Consider this: Samsung and Vogue announced a co-marketing partnership in October, combining their engineering, design and marketing clout to create a "couture" category of mobile phones. "Style icon" Diane von Furstenburg (DVF) was commissioned to create a limited edition designer phone – the DVF Mobile. The visual design is based on Andy Warhol's famous print of von Furstenburg's face -- combining fashion, art history, design, nostalgia, and narcissism in one stroke.

von Furstenburg declared: "The mobile phone has become a part of today's lifestyle, and a part of a woman's body language," and announced that each "DVF Mobile by Samsung is accompanied by a Diane von Furstenberg original charm and accessory known as the 'CityBand,' which allows on-the-go, style-conscious women to carry the essential lip gloss, credit card and wireless phone in one elegantly designed package." In other words, DVF, Samsung and Vogue are trying to turn the purse into an accessory of the telephone.

This announcement was brought to my attention via email from Norway-based Rich Ling, one of the earliest social scientists to follow the adoption of the mobile phone. When I asked Ling what he thought the DVF Mobile meant, he referred to Georg Simmel, who observed the psychosocial aspects of fashion at the beginning of the 20th century: "Following from Simmel," Ling replied, "fashion consists of two types of tension. The first is the tension between individual and group identity. The second is the tension between the avant-garde and the dowdy. With the first of these, individuals are involved in trying to develop their own special ways of being or façades while at the same time also using their display of clothes, language and other artifacts (including the mobile telephone) as a sign of membership in a group. With the second of these, the individuals are, in effect, trying to surf on the edge of a dynamic change in society. If they are too far ahead, then they are discordant. If they are too far behind they are an echo of that which has come and gone. The ownership and use of the mobile phone (as an object of consumption) allows one to show their competence as a 'correct' (or perhaps not so correct) consumer of up-to-date technology. In addition, the device is a networking tool that in itself helps to develop and maintain group interaction. Further, the way we use it, the way that we display it and the way that we place it in our presentation of self provide others a sense of our fashionability."

Ling referred me to Leopoldina Fortunati, another social observer of mobile media, based in Italy. She sent me some of her papers.

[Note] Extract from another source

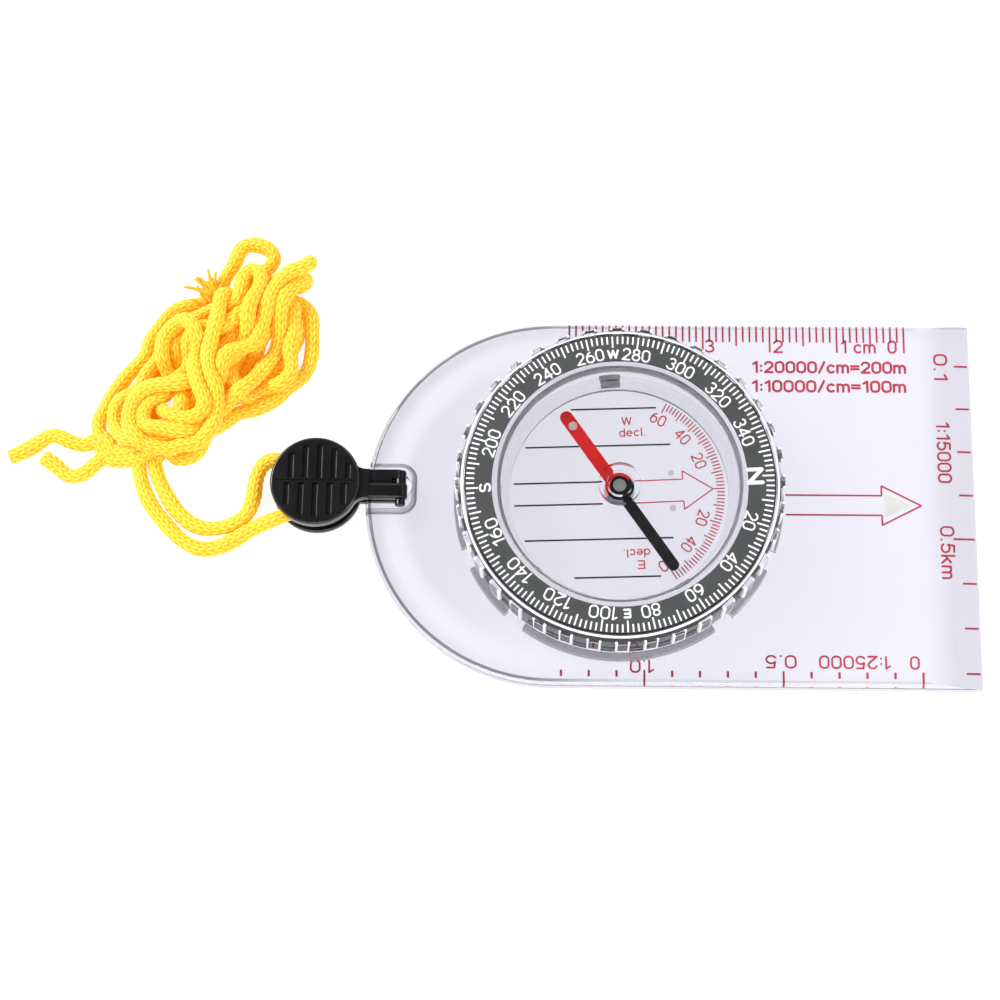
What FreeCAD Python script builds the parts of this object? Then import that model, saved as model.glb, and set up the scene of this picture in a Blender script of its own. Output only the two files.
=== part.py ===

One of her studies, "On the Human Body, Fashion and Mobile Phones," from "The Social Representation of Telecommunications," a forthcoming collaboration with A. Manganelli, described a research project Fortunati participated in in 1996, "on the social representation of telecommunications, a significant association between fashion and the mobile."

Fortunati "cannot help mentioning that Siemens has recently put on the market the collection of Xelibri mobiles," the result of two years work by a multinational team at Siemens Munich laboratory. The first phones in the series that were sold in Italy were named "1," "2," "3," and "4," and were scheduled to be withdrawn from the market when the next collection – "4," "5," "6," and "7," naturally – became available. If you can sell an expensively packaged communication tool as a jewel-like accessory that has to be changed twice a year, there is money to be extracted from the people who spend $15,000 for a designer gown and wear it once.

The Xelibri, however, failed in the marketplace, and Siemens withdrew it. When I asked Fortunati in recent email about the DVF Mobile and what Samsung might or might not have learned from the example of the Xelibri, she replied : "The great drawback of this operation was that it did not take account of any real comprehension of that social phenomenon which is fashion. In fact the mobile phone was just made into a fashion object and sold through that network of fashion distribution centres which are boutiques. But these two operations are objectively inadequate and useless if at the same time the other big operation is not also carried out: the production of the fashion discourse on mobile phones. Without the iconic representation and narration of the fashion object, no new product – including the mobile – can have a proper diffusion, unless it comes from below, from people’s creativity, very much like a product of street fashion. Sociological analysis shows in fact that fashion is a complex apparatus, a system that in order to work properly needs many parts, all its parts."

Fortunati suspects Samsung turned to Vogue precisely in order to avoid the shortcomings of Xelebri's marketing , and cautioned that "There cannot be a fashionable mobile phone designed by means of stereotypes. The only possibility for a mobile phone to become a fashion object is for it to be at the same time also a device with a wide range of services able to positively speak the language of social diversities. Otherwise the latest model of mobile phone, even if built on a design of Andy Warhol, will always remain a pathetic, even if attractive, phonic shell "

What does this portend for those who can't afford such expensive tastes? Fortunati cites the same century-old work by Georg Simmel that Ling noted, in which objects used by the socioeconomic elite are considered fashionable until they are adopted by the masses, when they become unfashionable, pointing out that the mobile, reversing Simmel's trend, "became fashionable, that is, a trendy object, only when it had been taken over by the masses." When a high-tech communication device with complex features (rather than a scarf or cosmetic) is the "trendy object," and when the fashion object itself can be used as a medium for propagating fashions, the adoption of mobile phones as fashions could disrupt social codes and associated economic or political structures.

Constructing identity by wearing symbolic objects is the inward tension associated with fashion. The outward face of the tension between identity and society is the public dimension of telephone use – the act of conducting a private conversation with a physically absent partner, in front of copresent strangers. The performative aspects of our personalities find a new dimension of expression with the mobile phone, but in the act of using it, we are changing the nature of the stage of public behavior. As Fortunati put it:"life is still a theater, but the difference between when we are acting and when we are being ourselves is on the whole less distinct, if only because the mobile gives us the possibility, when necessary, to stage ourselves."

These toys for the super-rich are not as important in themselves as in what they might portend for a few years hence, when wearable devices become mass-market fashions. Might we use this as an occasion to think about possible psychosocial impacts of a technology-driven trend before it occurs, rather than afterward? And if we do – will that have any effect on the outcome? Check back here when custom ring tones reach Wal-Mart.